Marxism and ‘left populism’

Why the theories of ‚left-populism‘ can’t be a basis for working class politics

Dave Stockton

Left populism as a theory has its roots in the work of the Argentine and French post-Marxist political philosophers, Ernesto Laclau and Chantal Mouffe in their 1985 work Hegemony and Socialist Strategy.

Post-Marxism rejects Marxism’s materialist understanding of modes of production and their struggle between exploited and exploiting classes, as the fundamental determinant underlying society, and hence, under capitalism, the agency of the working class for a revolution not only to replace capitalism, but to abolish a society based on classes.

Consequently, post-modernists seek to ‘free’ politics from the supposed ‘economic determinism’ of Marxism’s understanding of state power, culture and social identities by replacing it with a concept located ‘beyond’ class, or where class is simply another identity.

Much of what is called ‘identity politics’ rests upon this fundamentally idealist method, i.e. movements based on ideas ‘discovered’—in fact generated—by intellectuals ‘free’ of parties identified with class. But their ideas are not free of the bourgeois academy, i.e. universities that are themselves businesses. This is where they were nurtured.

A crucial origin of Laclau and Mouffe’s thought was a project of achieving ‘radical and plural democracy’ that rejects class antagonism, and rejects a final goal—the overthrow of one class by another. Instead they replace this with what they call ‘agonism’, i.e. an unending struggle. 

They also alluded to Antonio Gramsci’s concept of hegemony, i.e. how a ruling class or ideology maintains dominance by using cultural and intellectual means, creating a ‘common sense’ etc. not just by using coercive force. Mouffe pointed to how Margaret Thatcher constructed a neoliberal hegemony by co-opting popular demands and redefining common sense. She argued that the left should learn from this strategy to build its own counter-hegemony. 

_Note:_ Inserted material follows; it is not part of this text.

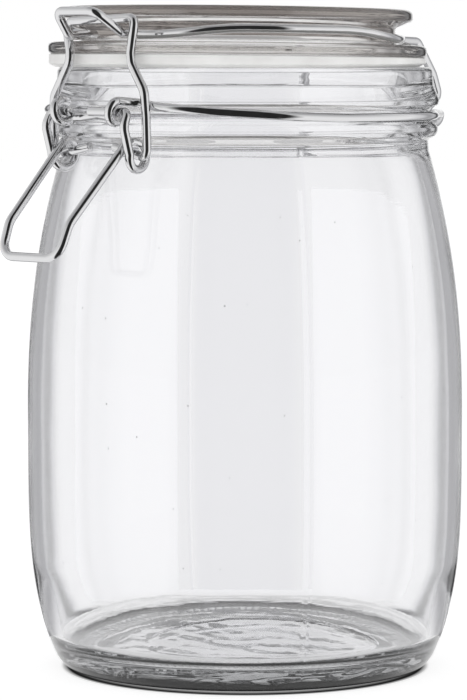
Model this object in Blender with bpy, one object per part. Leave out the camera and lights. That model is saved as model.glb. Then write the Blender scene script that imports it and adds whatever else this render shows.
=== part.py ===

Marx of course recognised that ‘The ideas of the ruling class are in every epoch the ruling ideas, i.e. the class which is the ruling material force of society, is at the same time its ruling intellectual force.’ The ideas are ruling because the class that needs them is ruling. This includes controlling the schools, the media, the academy, the churches and, importantly, the trade union and reformist leaderships of the workers’ movement too. Populism does not aid but hinders the ideological class struggle against these ideas.

Yet Lenin used the term hegemony to refer to the leadership that the working class movement (if led by a revolutionary party) could give to other exploited classes and oppressed peoples (the peasantry, the nationalities) in the struggle to overthrow their common enemy, at that time Tsarism and landlordism. Gramsci too, though he stressed the ideological cultural struggle to achieve leadership over other ‘subaltern classes’, saw its goal as achieving power for the proletariat, not simply creating a ‘counter-hegemony’ for the purpose of winning elections. 

For their part, Mouffe and Laclau claimed hegemony is established when political groups ‘articulate’ social demands to build a common political project. It is true that Thatcher had first to win a hegemonic battle within the ruling class (i.e. within its historic instrument, the Tory party). But for an oppressed and exploited class to counter, i.e. break this hegemony, Engels says, requires three spheres of class struggle: economic, political, and ideological. Intervention into these areas of struggle are the tasks of working class parties struggling for power.

Left populist ideology also has definite material roots. It took off in the early 21st century after the collapse of Stalinism and Blair’s attack on ‘old’ Labourism. There was an infatuation amongst the intelligentsia with left-Bonapartist regimes, like Hugo Chavez’s Venezuela, Evo Morales’ Bolivia, Castro’s Cuba. From these, European left populists developed their own ‘charismatic’ leaders, Alexis Tsipras (Syriza), Pablo Iglesias (Podemos), Jean-Luc Mélenchon (La France Insoumise). According to James Schneider, Jeremy Corbyn, with his ‘For the many Not the Few’ slogan, should count among them.

Of course, there is no chasm between left populism and left Labourism, reformist socialism or Eurocommunism. But their ‘socialism’ always was, and is already closer to the utopianism of Robert Owen, Charles Fourier and Pierre-Joseph Proudhon than to Marx and Engels’ scientific socialism. Left populism and its variants require no class struggle beyond electoralism and no forcible expropriation of the bourgeoisie as a class, let alone the smashing of the capitalist state machine. That is why the working class should reject it.